[SEV-3] Indexer dropping ~1% of trades — Postgres lock-table-full

Identification

Some trades arriving on coinbase, binance, kraken, and sdex were not landing in prices_1m or trades for a window earlier today. The error rate was small (~1% of trades) and bursty — clusters of pq: out of shared memory (53200) rejections from the storage layer. No customer-visible API errors; price endpoints remained available throughout.

Cause

TimescaleDB's chunk-based storage takes one shared-memory lock per chunk that an INSERT touches. Postgres's lock table is sized as max_locks_per_transaction × max_connections. We were running on the Postgres default max_locks_per_transaction = 64, with max_connections = 200 — a 12,800-entry lock table. Under concurrent ingest from 11 exchange-class sources, the indexer's INSERTs occasionally needed to take more locks than the table could hold, and Postgres returned SQLSTATE 53200 ("out of shared memory"). The affected INSERTs were dropped (logged + retried at the source layer; some events past their freshness window were abandoned).

Resolution

Bumped max_locks_per_transaction from 64 → 256 in /etc/postgresql/15/main/postgresql.conf and restarted Postgres. The lock table is now 51,200 entries (4× headroom). Brief ~5s downtime during the restart; indexer/aggregator/api all reconnected on their own without intervention.

Verification

Monitored for 5 minutes post-restart:

53200 errors: 0 (was ~10/hour)
prices_1m write rate: 887 rows in 5 min — backfill flowing
All three services back to active within 6 seconds of restart

What customers need to do

Nothing.
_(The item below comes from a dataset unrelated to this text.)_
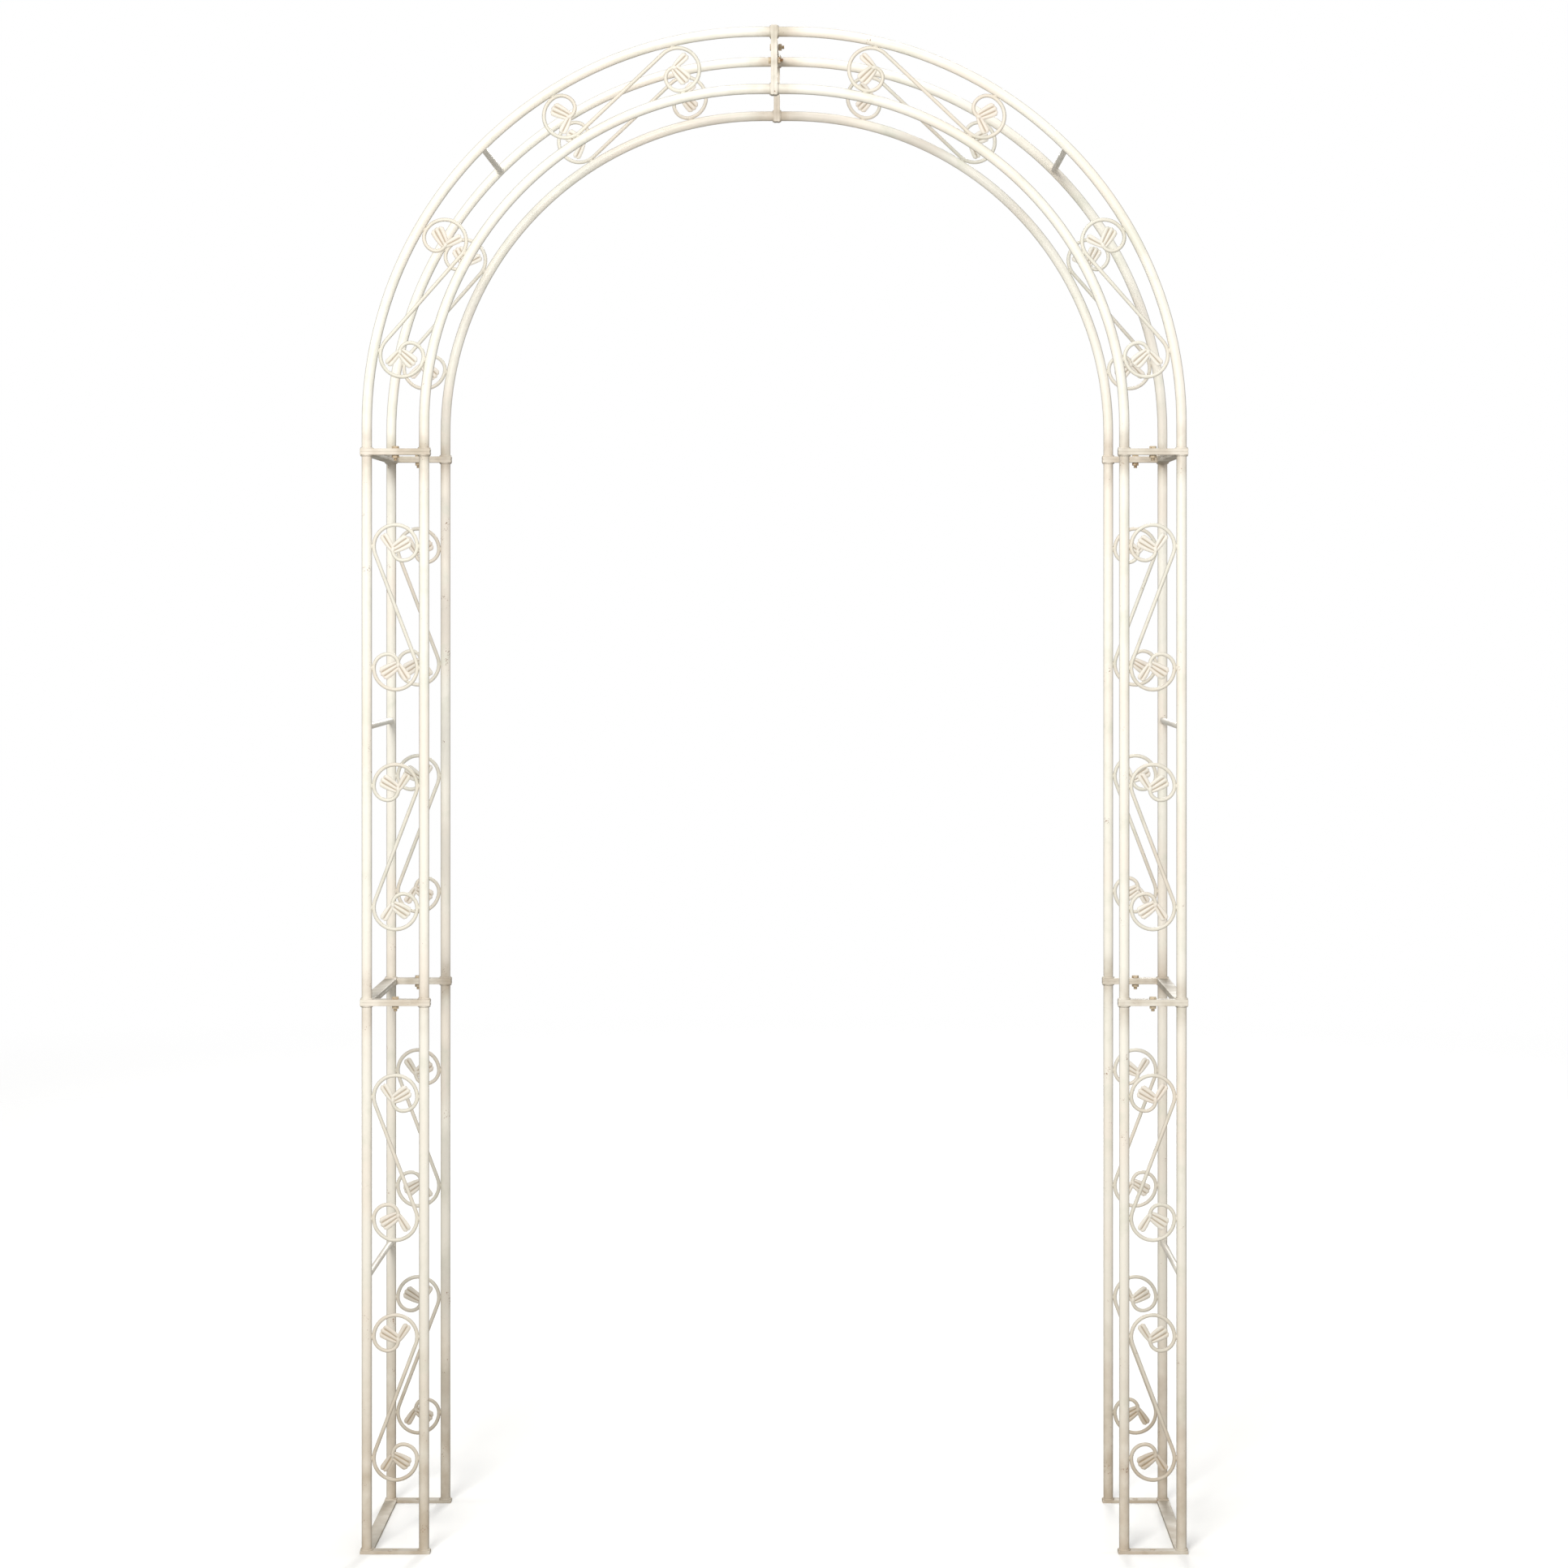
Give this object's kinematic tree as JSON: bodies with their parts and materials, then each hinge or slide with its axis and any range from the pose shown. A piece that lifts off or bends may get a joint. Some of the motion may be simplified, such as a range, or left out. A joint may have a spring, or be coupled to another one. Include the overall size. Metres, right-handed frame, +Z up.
{
  "type": "metal trellis arch",
  "caption": "Free-standing garden arch: box-section lattice legs and a rounded hoop of painted steel tube, with S-scrolls and folded leaves, bolted together in sections.",
  "frame": {"origin": "on the ground, in the middle of the passage between the two legs", "axes": "+Z up, +X to the right seen from the front, +Y from the front to the back, along the way a person walks through"},
  "size_m": [1.3, 0.37, 2.4],
  "materials": {
    "rail_paint": "aged antique cream paint on steel tube, matt, lightly distressed",
    "bar_paint": "aged antique cream paint on flat bar and round rod, matt, worn at edges",
    "wire_paint": "aged antique cream paint on round wire, matt",
    "leaf_paint": "aged antique cream paint with brown patina in the veins, matt",
    "bolt_paint": "painted steel fasteners with rust showing through"
  },
  "bodies": {
    "root": {"left_lower_leg_front_outer_rail": "rail_paint", "left_lower_leg_front_inner_rail": "rail_paint", "left_lower_leg_back_outer_rail": "rail_paint", "left_lower_leg_back_inner_rail": "rail_paint", "left_lower_leg_bottom_frame": "bar_paint", "left_lower_leg_top_frame": "bar_paint", "left_lower_leg_cross_rod": "bar_paint", "left_lower_leg_scrolls": "wire_paint", "left_lower_leg_leaves": "leaf_paint", "left_upper_leg_front_outer_rail": "rail_paint", "left_upper_leg_front_inner_rail": "rail_paint", "left_upper_leg_back_outer_rail": "rail_paint", "left_upper_leg_back_inner_rail": "rail_paint", "left_upper_leg_bottom_frame": "bar_paint", "left_upper_leg_top_frame": "bar_paint", "left_upper_leg_cross_rod": "bar_paint", "left_upper_leg_scrolls": "wire_paint", "left_upper_leg_leaves": "leaf_paint", "left_hoop_front_outer_rail": "rail_paint", "left_hoop_front_inner_rail": "rail_paint", "left_hoop_back_outer_rail": "rail_paint", "left_hoop_back_inner_rail": "rail_paint", "left_hoop_bottom_frame": "bar_paint", "left_hoop_crown_frame": "bar_paint", "left_hoop_cross_rod": "bar_paint", "left_hoop_scrolls": "wire_paint", "left_hoop_leaves": "leaf_paint", "right_lower_leg_front_outer_rail": "rail_paint", "right_lower_leg_front_inner_rail": "rail_paint", "right_lower_leg_back_outer_rail": "rail_paint", "right_lower_leg_back_inner_rail": "rail_paint", "right_lower_leg_bottom_frame": "bar_paint", "right_lower_leg_top_frame": "bar_paint", "right_lower_leg_cross_rod": "bar_paint", "right_lower_leg_scrolls": "wire_paint", "right_lower_leg_leaves": "leaf_paint", "right_upper_leg_front_outer_rail": "rail_paint", "right_upper_leg_front_inner_rail": "rail_paint", "right_upper_leg_back_outer_rail": "rail_paint", "right_upper_leg_back_inner_rail": "rail_paint", "right_upper_leg_bottom_frame": "bar_paint", "right_upper_leg_top_frame": "bar_paint", "right_upper_leg_cross_rod": "bar_paint", "right_upper_leg_scrolls": "wire_paint", "right_upper_leg_leaves": "leaf_paint", "right_hoop_front_outer_rail": "rail_paint", "right_hoop_front_inner_rail": "rail_paint", "right_hoop_back_outer_rail": "rail_paint", "right_hoop_back_inner_rail": "rail_paint", "right_hoop_bottom_frame": "bar_paint", "right_hoop_crown_frame": "bar_paint", "right_hoop_cross_rod": "bar_paint", "right_hoop_scrolls": "wire_paint", "right_hoop_leaves": "leaf_paint", "joint_bolts": "bolt_paint", "joint_nuts": "bolt_paint"}
  },
  "joints": []
}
The window of dropped trades was small and the affected data is already being re-ingested by the live + backfill paths; prices_1m buckets converge as the rolling-window fills.

What we changed

postgresql.conf: max_locks_per_transaction = 256
Backup of pre-change conf at

postgresql.conf.bak.20260507-003904 on r1 for rollback.

What we'll do next

Track lock-table headroom in Prometheus

(pg_locks_count / (max_locks_per_transaction * max_connections)) and page when above 70% saturation.

Apply the same max_locks_per_transaction change to R2 + R3

ahead of their cutover so the same incident doesn't recur.